To do — Please repeat the records exactly from their first line, finishing at the line containing "scene.camera = camera" and including it.

Scripts that build objects —
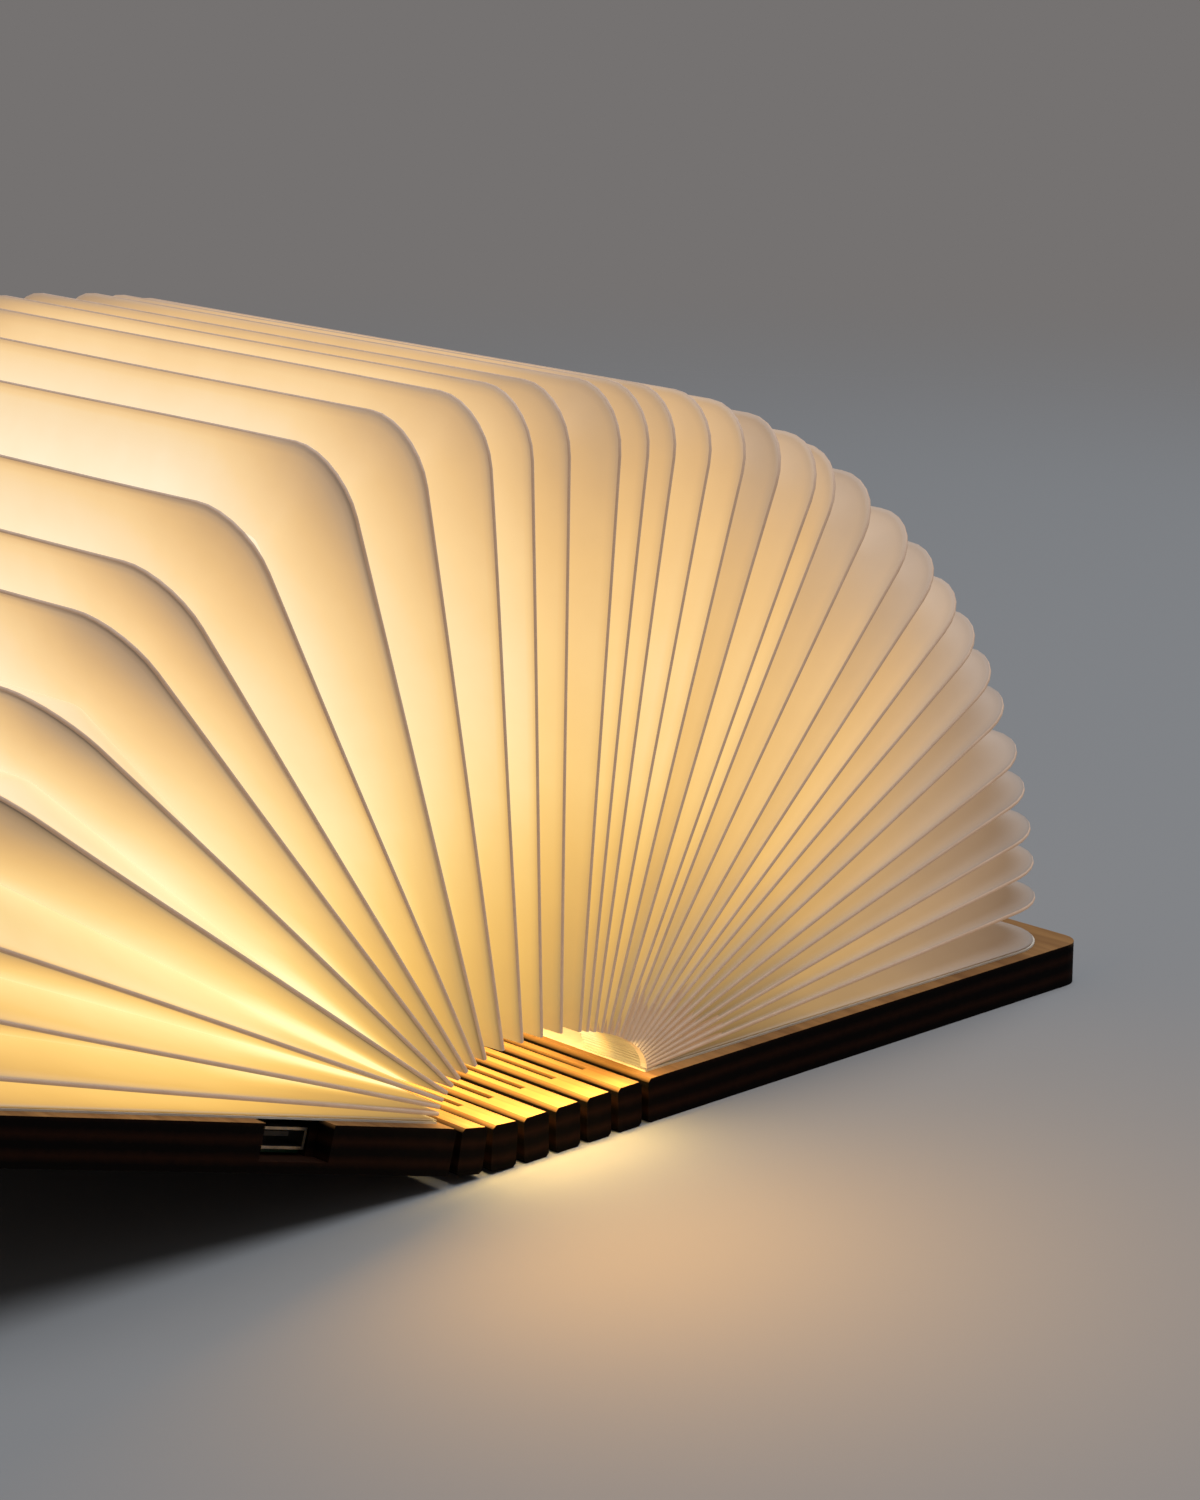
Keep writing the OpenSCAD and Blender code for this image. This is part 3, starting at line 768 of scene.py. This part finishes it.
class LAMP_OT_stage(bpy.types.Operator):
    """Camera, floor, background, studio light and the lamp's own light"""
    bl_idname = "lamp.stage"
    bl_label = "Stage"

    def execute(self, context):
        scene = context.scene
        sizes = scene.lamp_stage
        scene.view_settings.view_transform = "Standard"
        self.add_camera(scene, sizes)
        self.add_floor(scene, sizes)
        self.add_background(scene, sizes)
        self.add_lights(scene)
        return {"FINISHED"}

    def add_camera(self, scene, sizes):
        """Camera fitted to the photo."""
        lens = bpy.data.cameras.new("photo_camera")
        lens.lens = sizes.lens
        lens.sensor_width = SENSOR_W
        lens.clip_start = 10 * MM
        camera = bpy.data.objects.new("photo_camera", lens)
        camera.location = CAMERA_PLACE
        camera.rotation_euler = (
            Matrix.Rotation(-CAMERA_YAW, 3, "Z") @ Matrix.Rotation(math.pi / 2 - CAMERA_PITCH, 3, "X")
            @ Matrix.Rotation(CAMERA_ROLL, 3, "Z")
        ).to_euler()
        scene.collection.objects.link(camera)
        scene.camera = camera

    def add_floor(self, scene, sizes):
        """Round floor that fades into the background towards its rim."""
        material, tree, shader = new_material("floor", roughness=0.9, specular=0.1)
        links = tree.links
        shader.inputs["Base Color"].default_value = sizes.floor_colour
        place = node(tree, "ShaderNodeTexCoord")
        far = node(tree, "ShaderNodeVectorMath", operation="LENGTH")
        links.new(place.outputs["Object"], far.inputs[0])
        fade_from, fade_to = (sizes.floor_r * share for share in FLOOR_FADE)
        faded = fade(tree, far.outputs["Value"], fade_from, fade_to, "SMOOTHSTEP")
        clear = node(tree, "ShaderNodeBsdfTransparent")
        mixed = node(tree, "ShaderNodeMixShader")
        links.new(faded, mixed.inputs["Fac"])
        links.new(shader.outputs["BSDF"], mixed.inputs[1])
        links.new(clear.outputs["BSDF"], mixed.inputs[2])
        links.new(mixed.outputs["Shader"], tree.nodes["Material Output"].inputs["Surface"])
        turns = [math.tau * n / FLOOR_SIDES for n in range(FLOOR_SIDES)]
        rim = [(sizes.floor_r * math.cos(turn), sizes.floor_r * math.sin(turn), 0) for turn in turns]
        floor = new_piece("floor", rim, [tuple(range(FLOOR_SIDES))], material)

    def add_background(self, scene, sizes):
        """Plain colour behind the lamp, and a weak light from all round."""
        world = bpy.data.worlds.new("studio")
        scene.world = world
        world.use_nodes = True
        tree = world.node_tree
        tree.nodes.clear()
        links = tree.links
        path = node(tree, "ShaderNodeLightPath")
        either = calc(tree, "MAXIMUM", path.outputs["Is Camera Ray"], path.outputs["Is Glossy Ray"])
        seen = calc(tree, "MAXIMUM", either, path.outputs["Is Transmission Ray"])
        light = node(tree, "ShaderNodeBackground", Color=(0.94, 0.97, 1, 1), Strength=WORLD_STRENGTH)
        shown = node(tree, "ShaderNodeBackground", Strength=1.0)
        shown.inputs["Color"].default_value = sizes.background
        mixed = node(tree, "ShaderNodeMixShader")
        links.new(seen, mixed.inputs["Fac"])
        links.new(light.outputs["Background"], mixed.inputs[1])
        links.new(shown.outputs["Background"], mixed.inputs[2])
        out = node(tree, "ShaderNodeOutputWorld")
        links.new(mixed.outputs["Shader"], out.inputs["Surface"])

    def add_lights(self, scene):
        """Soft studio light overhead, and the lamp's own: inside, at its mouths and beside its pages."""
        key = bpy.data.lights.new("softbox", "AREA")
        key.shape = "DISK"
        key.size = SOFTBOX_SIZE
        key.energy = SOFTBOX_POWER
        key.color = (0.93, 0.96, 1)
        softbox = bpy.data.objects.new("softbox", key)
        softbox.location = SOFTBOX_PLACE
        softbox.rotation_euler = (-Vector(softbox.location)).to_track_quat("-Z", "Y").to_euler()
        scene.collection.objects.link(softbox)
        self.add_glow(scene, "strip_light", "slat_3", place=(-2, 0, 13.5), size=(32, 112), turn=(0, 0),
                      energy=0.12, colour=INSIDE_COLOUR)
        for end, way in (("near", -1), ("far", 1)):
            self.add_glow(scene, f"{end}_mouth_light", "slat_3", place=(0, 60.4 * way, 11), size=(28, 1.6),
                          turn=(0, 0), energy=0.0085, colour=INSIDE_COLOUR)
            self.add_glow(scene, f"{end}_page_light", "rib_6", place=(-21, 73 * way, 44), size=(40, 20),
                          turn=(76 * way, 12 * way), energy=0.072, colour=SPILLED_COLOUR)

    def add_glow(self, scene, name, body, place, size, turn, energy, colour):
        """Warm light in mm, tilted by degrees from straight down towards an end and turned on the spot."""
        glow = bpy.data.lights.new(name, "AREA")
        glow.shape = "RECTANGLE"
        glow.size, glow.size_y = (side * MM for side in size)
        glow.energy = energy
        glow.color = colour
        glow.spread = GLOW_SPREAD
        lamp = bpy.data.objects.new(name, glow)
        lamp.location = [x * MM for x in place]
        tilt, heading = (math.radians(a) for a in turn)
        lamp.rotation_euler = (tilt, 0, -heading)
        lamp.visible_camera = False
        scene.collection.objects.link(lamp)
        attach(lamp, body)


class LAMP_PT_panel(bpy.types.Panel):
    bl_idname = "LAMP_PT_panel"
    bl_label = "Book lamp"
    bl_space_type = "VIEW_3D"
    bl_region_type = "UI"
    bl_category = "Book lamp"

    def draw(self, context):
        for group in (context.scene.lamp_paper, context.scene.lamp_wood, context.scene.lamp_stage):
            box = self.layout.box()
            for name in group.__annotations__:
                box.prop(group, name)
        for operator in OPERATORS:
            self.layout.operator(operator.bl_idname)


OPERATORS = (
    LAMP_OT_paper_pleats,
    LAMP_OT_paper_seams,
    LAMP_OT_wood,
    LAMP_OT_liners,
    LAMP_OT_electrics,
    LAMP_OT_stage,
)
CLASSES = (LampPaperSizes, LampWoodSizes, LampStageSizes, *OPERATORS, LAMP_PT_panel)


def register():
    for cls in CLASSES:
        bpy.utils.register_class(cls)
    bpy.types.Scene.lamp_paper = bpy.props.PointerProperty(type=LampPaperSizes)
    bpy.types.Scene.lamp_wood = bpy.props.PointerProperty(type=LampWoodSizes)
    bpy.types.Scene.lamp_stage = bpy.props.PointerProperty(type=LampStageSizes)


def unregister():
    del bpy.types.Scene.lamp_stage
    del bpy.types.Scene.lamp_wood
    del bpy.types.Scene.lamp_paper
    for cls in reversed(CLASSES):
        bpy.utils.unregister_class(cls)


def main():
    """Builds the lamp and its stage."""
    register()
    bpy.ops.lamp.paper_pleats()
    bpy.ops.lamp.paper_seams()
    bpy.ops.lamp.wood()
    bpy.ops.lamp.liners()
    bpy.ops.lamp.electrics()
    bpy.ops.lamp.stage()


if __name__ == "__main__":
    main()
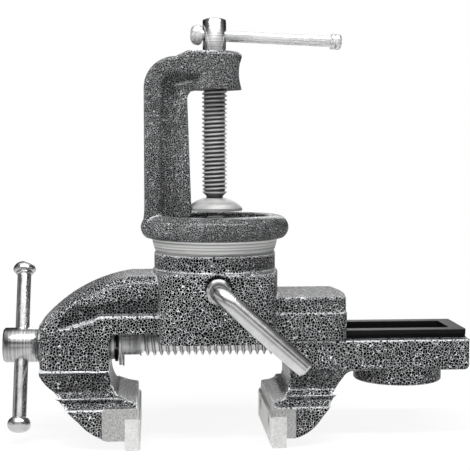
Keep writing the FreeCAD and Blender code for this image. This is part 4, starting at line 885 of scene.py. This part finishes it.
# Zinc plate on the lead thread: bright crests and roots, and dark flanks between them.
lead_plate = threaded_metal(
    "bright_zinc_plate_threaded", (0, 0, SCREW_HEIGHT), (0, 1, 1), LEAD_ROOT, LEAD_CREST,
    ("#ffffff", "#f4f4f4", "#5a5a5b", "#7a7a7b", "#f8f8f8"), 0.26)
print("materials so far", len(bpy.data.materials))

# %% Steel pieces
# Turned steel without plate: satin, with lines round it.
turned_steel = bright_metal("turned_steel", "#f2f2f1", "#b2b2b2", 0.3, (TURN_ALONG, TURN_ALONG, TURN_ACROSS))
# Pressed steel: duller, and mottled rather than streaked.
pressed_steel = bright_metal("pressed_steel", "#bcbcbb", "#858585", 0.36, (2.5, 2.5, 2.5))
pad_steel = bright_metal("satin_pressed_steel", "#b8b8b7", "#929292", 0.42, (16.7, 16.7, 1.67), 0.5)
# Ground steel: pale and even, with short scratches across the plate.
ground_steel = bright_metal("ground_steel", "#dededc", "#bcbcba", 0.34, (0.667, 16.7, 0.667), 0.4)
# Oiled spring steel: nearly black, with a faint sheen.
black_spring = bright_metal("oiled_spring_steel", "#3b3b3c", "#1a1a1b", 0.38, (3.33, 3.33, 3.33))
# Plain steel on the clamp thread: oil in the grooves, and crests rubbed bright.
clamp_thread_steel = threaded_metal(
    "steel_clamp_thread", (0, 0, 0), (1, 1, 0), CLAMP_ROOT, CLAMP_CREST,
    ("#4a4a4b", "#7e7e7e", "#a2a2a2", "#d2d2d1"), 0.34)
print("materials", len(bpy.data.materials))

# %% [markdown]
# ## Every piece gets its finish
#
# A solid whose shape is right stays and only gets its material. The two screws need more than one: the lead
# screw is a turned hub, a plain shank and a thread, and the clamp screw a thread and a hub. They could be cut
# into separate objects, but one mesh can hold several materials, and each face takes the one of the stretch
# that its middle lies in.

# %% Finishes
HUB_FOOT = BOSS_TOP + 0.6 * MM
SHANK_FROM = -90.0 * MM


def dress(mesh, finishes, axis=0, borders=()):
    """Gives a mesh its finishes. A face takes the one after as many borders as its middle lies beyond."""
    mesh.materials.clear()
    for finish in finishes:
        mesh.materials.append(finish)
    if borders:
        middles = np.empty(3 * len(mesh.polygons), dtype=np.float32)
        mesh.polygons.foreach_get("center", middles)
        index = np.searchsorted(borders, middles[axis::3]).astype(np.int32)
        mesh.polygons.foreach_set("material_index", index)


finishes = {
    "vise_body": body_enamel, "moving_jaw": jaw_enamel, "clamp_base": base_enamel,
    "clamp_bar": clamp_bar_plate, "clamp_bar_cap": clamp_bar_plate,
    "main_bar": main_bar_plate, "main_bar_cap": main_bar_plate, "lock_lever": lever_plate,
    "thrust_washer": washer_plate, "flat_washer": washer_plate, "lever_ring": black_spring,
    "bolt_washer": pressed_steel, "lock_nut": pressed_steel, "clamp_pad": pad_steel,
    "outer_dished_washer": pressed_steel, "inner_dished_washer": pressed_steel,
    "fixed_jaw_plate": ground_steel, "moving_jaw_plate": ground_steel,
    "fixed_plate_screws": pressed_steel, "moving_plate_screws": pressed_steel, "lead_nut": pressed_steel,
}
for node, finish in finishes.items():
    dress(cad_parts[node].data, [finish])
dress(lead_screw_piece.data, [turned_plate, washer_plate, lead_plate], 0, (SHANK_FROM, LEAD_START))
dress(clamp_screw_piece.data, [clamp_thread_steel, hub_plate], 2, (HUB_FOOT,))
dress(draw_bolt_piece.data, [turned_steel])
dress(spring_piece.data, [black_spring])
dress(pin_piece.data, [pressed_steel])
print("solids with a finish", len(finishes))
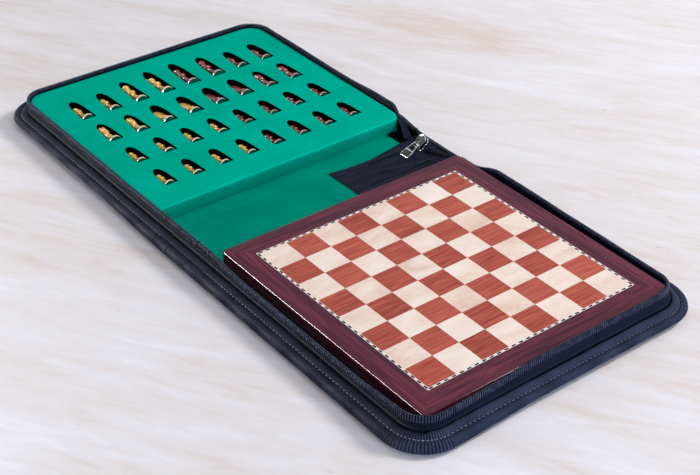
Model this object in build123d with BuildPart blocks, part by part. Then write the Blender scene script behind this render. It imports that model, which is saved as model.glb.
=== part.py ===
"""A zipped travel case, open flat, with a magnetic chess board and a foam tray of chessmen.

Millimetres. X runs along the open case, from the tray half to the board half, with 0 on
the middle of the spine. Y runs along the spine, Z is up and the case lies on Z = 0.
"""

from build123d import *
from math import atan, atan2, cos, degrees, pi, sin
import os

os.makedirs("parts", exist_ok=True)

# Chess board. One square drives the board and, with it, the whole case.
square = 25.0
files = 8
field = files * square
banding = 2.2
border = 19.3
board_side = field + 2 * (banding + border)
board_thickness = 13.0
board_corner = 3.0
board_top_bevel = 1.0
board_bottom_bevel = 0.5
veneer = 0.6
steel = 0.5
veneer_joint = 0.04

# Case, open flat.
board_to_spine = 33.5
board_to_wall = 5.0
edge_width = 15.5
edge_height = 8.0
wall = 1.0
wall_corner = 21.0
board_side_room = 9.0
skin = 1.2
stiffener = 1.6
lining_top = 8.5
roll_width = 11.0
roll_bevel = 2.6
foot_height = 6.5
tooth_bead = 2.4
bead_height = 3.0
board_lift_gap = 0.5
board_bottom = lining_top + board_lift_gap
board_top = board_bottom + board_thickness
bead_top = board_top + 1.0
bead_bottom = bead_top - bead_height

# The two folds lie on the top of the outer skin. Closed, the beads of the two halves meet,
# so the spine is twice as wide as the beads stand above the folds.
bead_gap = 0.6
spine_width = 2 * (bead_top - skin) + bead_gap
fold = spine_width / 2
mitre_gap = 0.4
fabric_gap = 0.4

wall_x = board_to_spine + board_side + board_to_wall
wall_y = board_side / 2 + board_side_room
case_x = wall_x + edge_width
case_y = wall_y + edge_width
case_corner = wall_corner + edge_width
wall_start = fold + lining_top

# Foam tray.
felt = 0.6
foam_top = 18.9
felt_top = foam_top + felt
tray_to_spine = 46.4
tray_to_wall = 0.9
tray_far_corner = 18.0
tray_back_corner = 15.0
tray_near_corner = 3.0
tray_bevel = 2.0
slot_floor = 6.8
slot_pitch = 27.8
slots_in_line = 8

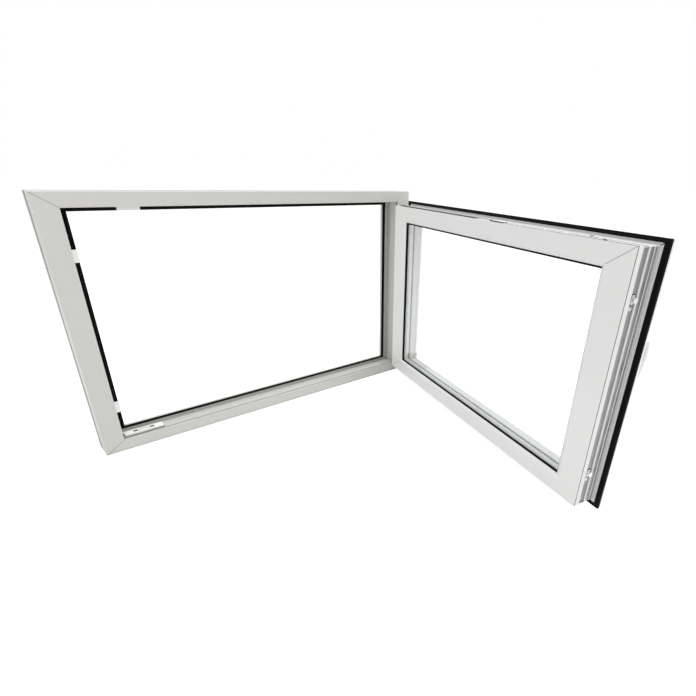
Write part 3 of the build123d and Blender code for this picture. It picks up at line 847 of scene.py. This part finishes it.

Answer to this task —
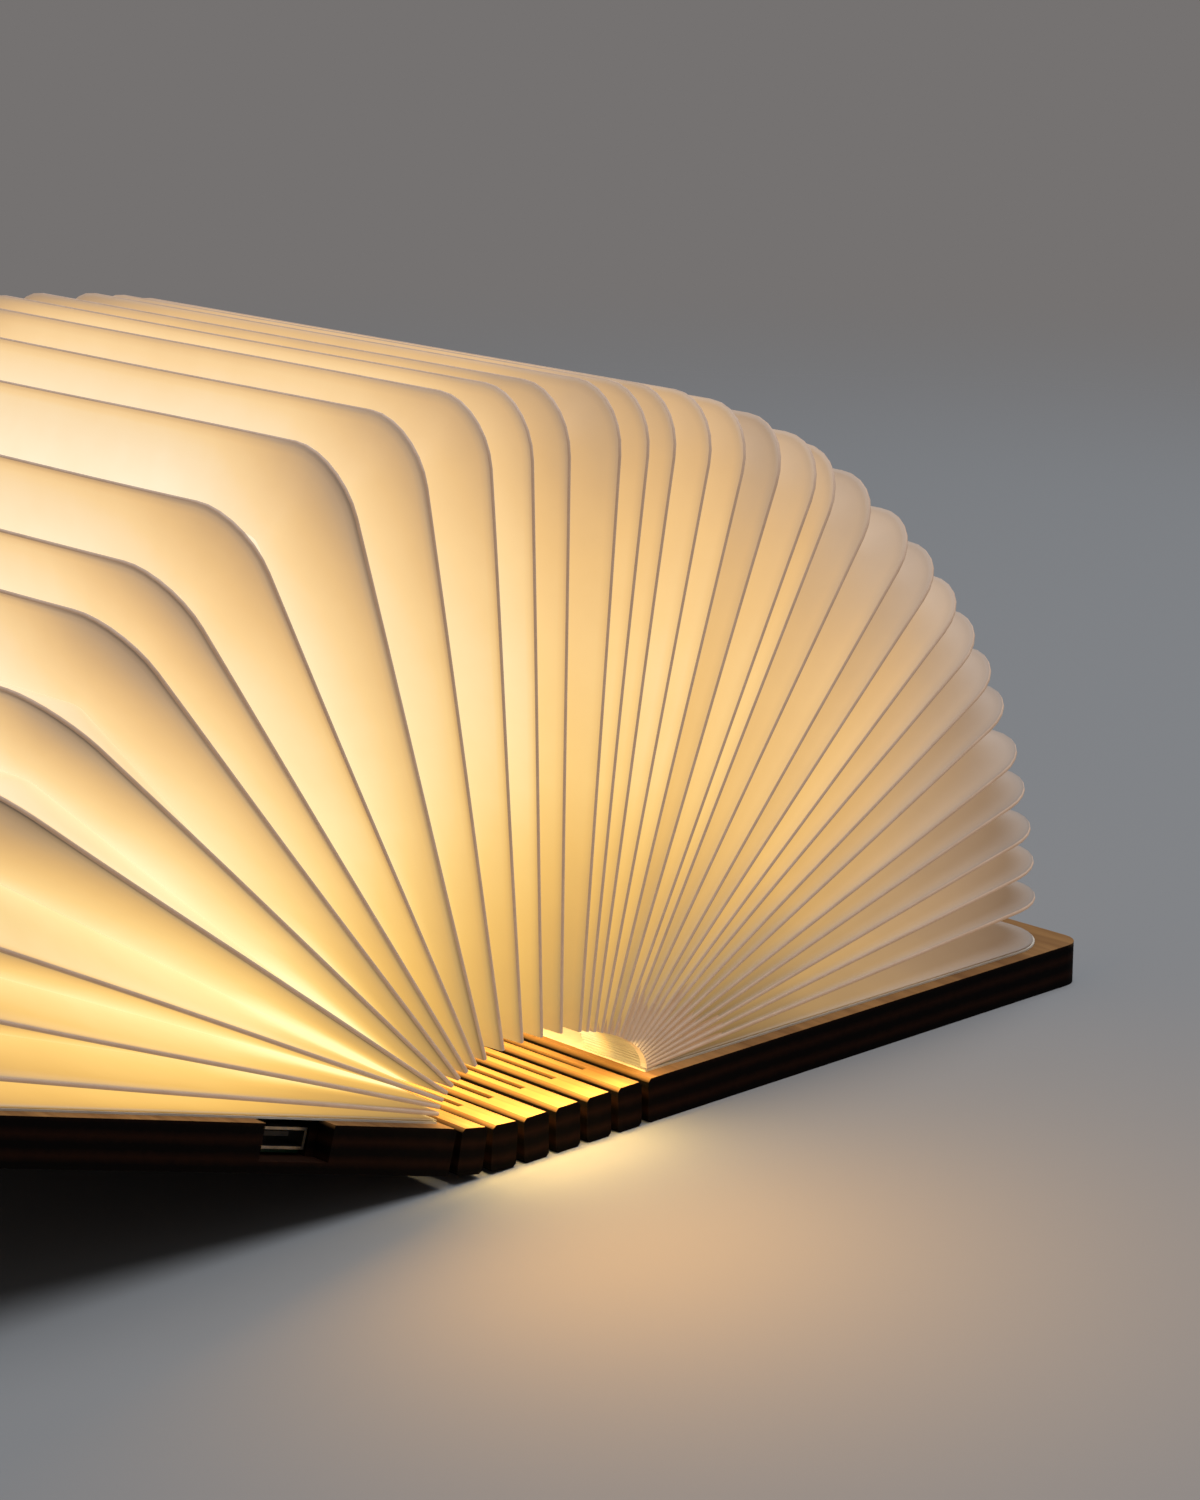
Keep writing the OpenSCAD and Blender code for this image. This is part 3, starting at line 768 of scene.py. This part finishes it.
class LAMP_OT_stage(bpy.types.Operator):
    """Camera, floor, background, studio light and the lamp's own light"""
    bl_idname = "lamp.stage"
    bl_label = "Stage"

    def execute(self, context):
        scene = context.scene
        sizes = scene.lamp_stage
        scene.view_settings.view_transform = "Standard"
        self.add_camera(scene, sizes)
        self.add_floor(scene, sizes)
        self.add_background(scene, sizes)
        self.add_lights(scene)
        return {"FINISHED"}

    def add_camera(self, scene, sizes):
        """Camera fitted to the photo."""
        lens = bpy.data.cameras.new("photo_camera")
        lens.lens = sizes.lens
        lens.sensor_width = SENSOR_W
        lens.clip_start = 10 * MM
        camera = bpy.data.objects.new("photo_camera", lens)
        camera.location = CAMERA_PLACE
        camera.rotation_euler = (
            Matrix.Rotation(-CAMERA_YAW, 3, "Z") @ Matrix.Rotation(math.pi / 2 - CAMERA_PITCH, 3, "X")
            @ Matrix.Rotation(CAMERA_ROLL, 3, "Z")
        ).to_euler()
        scene.collection.objects.link(camera)
        scene.camera = camera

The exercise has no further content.